SUPPLIED DATA:
---*---

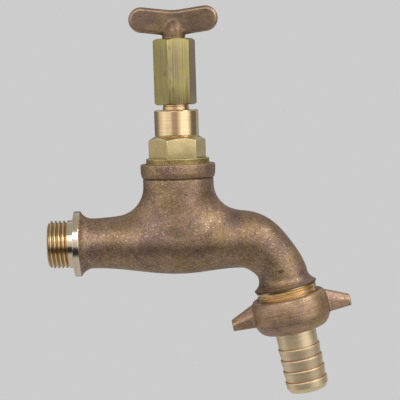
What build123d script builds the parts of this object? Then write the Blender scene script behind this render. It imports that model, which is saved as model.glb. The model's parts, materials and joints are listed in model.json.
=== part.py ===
"""Brass and bronze hose bib with a loose T key and a winged hose union.

Row frame, millimetres: the origin is where the inlet axis meets the wall shoulder,
+X runs along the inlet axis towards the spout, +Z is up.  The valve axis is vertical
at VALVE_X, and the outlet axis leans by OUTLET_TILT from straight down.
"""

from build123d import *
import math
import os

# ---- clearances ----
THREAD_GAP = 0.10  # radial, between a male and a female thread, both made as plain cylinders
RUN_GAP = 0.10  # radial, round a turning or sliding shaft
SOCKET_GAP = 0.10  # each side, between the spindle's square and the key
END_GAP = 0.80  # axial room at the end of a travel

# ---- pipe threads (G series, parallel) ----
INLET_THREAD_R = 20.955 / 2  # G 1/2
OUTLET_THREAD_R = 26.441 / 2  # G 3/4
PIPE_PITCH = 1.814
THREAD_CHAMFER = 0.9

# ---- body casting ----
SPIGOT_LENGTH = 11.3
FLANGE_R = 14.25
FLANGE_THICKNESS = 2.8
FLARE_LENGTH = 5.2
INLET_TUBE_R = 10.95
VALVE_X = 46.2
BELLY_R = 14.45
BELLY_MARGIN = 0.45
BEND_START_X = 71.8
BEND_RADIUS = 19.2
BEND_START_R = 12.6
BEND_SAG = 1.1
BEND_WAIST = 0.4
OUTLET_TILT = 11.0
NOZZLE_R = 10.85
NOZZLE_LENGTH = 6.1
NOZZLE_FLARE = 4.6
LIP_R = 13.8
LIP_THICKNESS = 0.8
OUTLET_SPIGOT_LENGTH = 12.0
NECK_R = 15.4
NECK_BLEND_R = 13.0
COLLAR_R = 16.4
COLLAR_FOOT_R = 15.9
COLLAR_HEIGHT = 5.9
COLLAR_TOP_Z = 33.9
INLET_BORE_R = 7.0
DIP_START_X = 19.5
PASSAGE_R = 4.6
POCKET_DEPTH = 2.8
SPOUT_BORE_R = 7.8
CHAMBER_R = 11.3
CHAMBER_BEVEL = 1.8
SEAT_BORE_R = 6.5
SEAT_RIM = 1.7
SEAT_HEIGHT = 1.2
SEAT_Z = 3.2
FLOOR_WALL = 2.6

# ---- bonnet and its gasket ----
BONNET_THREAD_R = 12.0
BONNET_THREAD_LENGTH = 9.4
THREAD_RELIEF = 0.5
BONNET_FLANGE_R = 13.8
BONNET_FLANGE_THICKNESS = 2.4
BONNET_HEX = 22.0
BONNET_HEX_HEIGHT = 9.6
BONNET_HEX_TURN = 11.0
HEX_CHAMFER_ANGLE = 30.0
SNOUT_R = 10.2
GASKET_THICKNESS = 1.0
GASKET_WIDTH = 2.1

# ---- stuffing box ----
PACKING_R = 7.5
PACKING_RING_THICKNESS = 1.4
PACKING_RINGS = 3
BASE_WASHER_THICKNESS = 0.8
FOLLOWER_THICKNESS = 1.2
BOX_FLOOR_THICKNESS = 2.0
GLAND_THREAD_R = 8.0
GUARD_R = 9.6
GUARD_HEIGHT = 11.4
GUARD_EDGE = 0.5

# ---- spindle and valve disc ----
SHANK_R = 4.75
SPINDLE_THREAD_R = 6.5
SPINDLE_FOOT_R = 5.6
SPINDLE_PITCH = 2.0
SPINDLE_TURNS = 3.0
SQUARE = 6.5
SQUARE_LENGTH = 9.2
SQUARE_ABOVE_HEX = 1.1
DISC_R = 8.3
DISC_THICKNESS = 2.0
DISC_STEM_R = 2.5
DISC_STEM_LENGTH = 9.3
STUD_R = 2.0
SEAT_WASHER_R = 7.9
SEAT_WASHER_THICKNESS = 3.0
PLATE_R = 4.6
PLATE_THICKNESS = 0.8
DISC_NUT_HEX = 6.5
DISC_NUT_THICKNESS = 2.2
STUD_END = 0.6
SNAP_RING_THICKNESS = 0.6
SNAP_RING_WIDTH = 0.8
SNAP_RING_DROP = 1.9
SNAP_RING_GROOVE = 1.0
SNAP_RING_SLOT = 1.2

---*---

EXERCISE BRIEF: Please reproduce each line exactly as written.

RESULT OF THE TASK:
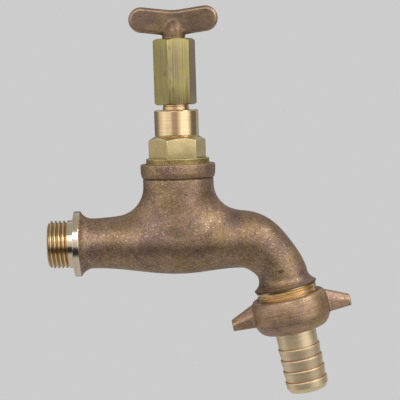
What build123d script builds the parts of this object? Then write the Blender scene script behind this render. It imports that model, which is saved as model.glb. The model's parts, materials and joints are listed in model.json.
=== part.py ===
"""Brass and bronze hose bib with a loose T key and a winged hose union.

Row frame, millimetres: the origin is where the inlet axis meets the wall shoulder,
+X runs along the inlet axis towards the spout, +Z is up.  The valve axis is vertical
at VALVE_X, and the outlet axis leans by OUTLET_TILT from straight down.
"""

from build123d import *
import math
import os

# ---- clearances ----
THREAD_GAP = 0.10  # radial, between a male and a female thread, both made as plain cylinders
RUN_GAP = 0.10  # radial, round a turning or sliding shaft
SOCKET_GAP = 0.10  # each side, between the spindle's square and the key
END_GAP = 0.80  # axial room at the end of a travel

# ---- pipe threads (G series, parallel) ----
INLET_THREAD_R = 20.955 / 2  # G 1/2
OUTLET_THREAD_R = 26.441 / 2  # G 3/4
PIPE_PITCH = 1.814
THREAD_CHAMFER = 0.9

# ---- body casting ----
SPIGOT_LENGTH = 11.3
FLANGE_R = 14.25
FLANGE_THICKNESS = 2.8
FLARE_LENGTH = 5.2
INLET_TUBE_R = 10.95
VALVE_X = 46.2
BELLY_R = 14.45
BELLY_MARGIN = 0.45
BEND_START_X = 71.8
BEND_RADIUS = 19.2
BEND_START_R = 12.6
BEND_SAG = 1.1
BEND_WAIST = 0.4
OUTLET_TILT = 11.0
NOZZLE_R = 10.85
NOZZLE_LENGTH = 6.1
NOZZLE_FLARE = 4.6
LIP_R = 13.8
LIP_THICKNESS = 0.8
OUTLET_SPIGOT_LENGTH = 12.0
NECK_R = 15.4
NECK_BLEND_R = 13.0
COLLAR_R = 16.4
COLLAR_FOOT_R = 15.9
COLLAR_HEIGHT = 5.9
COLLAR_TOP_Z = 33.9
INLET_BORE_R = 7.0
DIP_START_X = 19.5
PASSAGE_R = 4.6
POCKET_DEPTH = 2.8
SPOUT_BORE_R = 7.8
CHAMBER_R = 11.3
CHAMBER_BEVEL = 1.8
SEAT_BORE_R = 6.5
SEAT_RIM = 1.7
SEAT_HEIGHT = 1.2
SEAT_Z = 3.2
FLOOR_WALL = 2.6

# ---- bonnet and its gasket ----
BONNET_THREAD_R = 12.0
BONNET_THREAD_LENGTH = 9.4
THREAD_RELIEF = 0.5
BONNET_FLANGE_R = 13.8
BONNET_FLANGE_THICKNESS = 2.4
BONNET_HEX = 22.0
BONNET_HEX_HEIGHT = 9.6
BONNET_HEX_TURN = 11.0
HEX_CHAMFER_ANGLE = 30.0
SNOUT_R = 10.2
GASKET_THICKNESS = 1.0
GASKET_WIDTH = 2.1

# ---- stuffing box ----
PACKING_R = 7.5
PACKING_RING_THICKNESS = 1.4
PACKING_RINGS = 3
BASE_WASHER_THICKNESS = 0.8
FOLLOWER_THICKNESS = 1.2
BOX_FLOOR_THICKNESS = 2.0
GLAND_THREAD_R = 8.0
GUARD_R = 9.6
GUARD_HEIGHT = 11.4
GUARD_EDGE = 0.5

# ---- spindle and valve disc ----
SHANK_R = 4.75
SPINDLE_THREAD_R = 6.5
SPINDLE_FOOT_R = 5.6
SPINDLE_PITCH = 2.0
SPINDLE_TURNS = 3.0
SQUARE = 6.5
SQUARE_LENGTH = 9.2
SQUARE_ABOVE_HEX = 1.1
DISC_R = 8.3
DISC_THICKNESS = 2.0
DISC_STEM_R = 2.5
DISC_STEM_LENGTH = 9.3
STUD_R = 2.0
SEAT_WASHER_R = 7.9
SEAT_WASHER_THICKNESS = 3.0
PLATE_R = 4.6
PLATE_THICKNESS = 0.8
DISC_NUT_HEX = 6.5
DISC_NUT_THICKNESS = 2.2
STUD_END = 0.6
SNAP_RING_THICKNESS = 0.6
SNAP_RING_WIDTH = 0.8
SNAP_RING_DROP = 1.9
SNAP_RING_GROOVE = 1.0
SNAP_RING_SLOT = 1.2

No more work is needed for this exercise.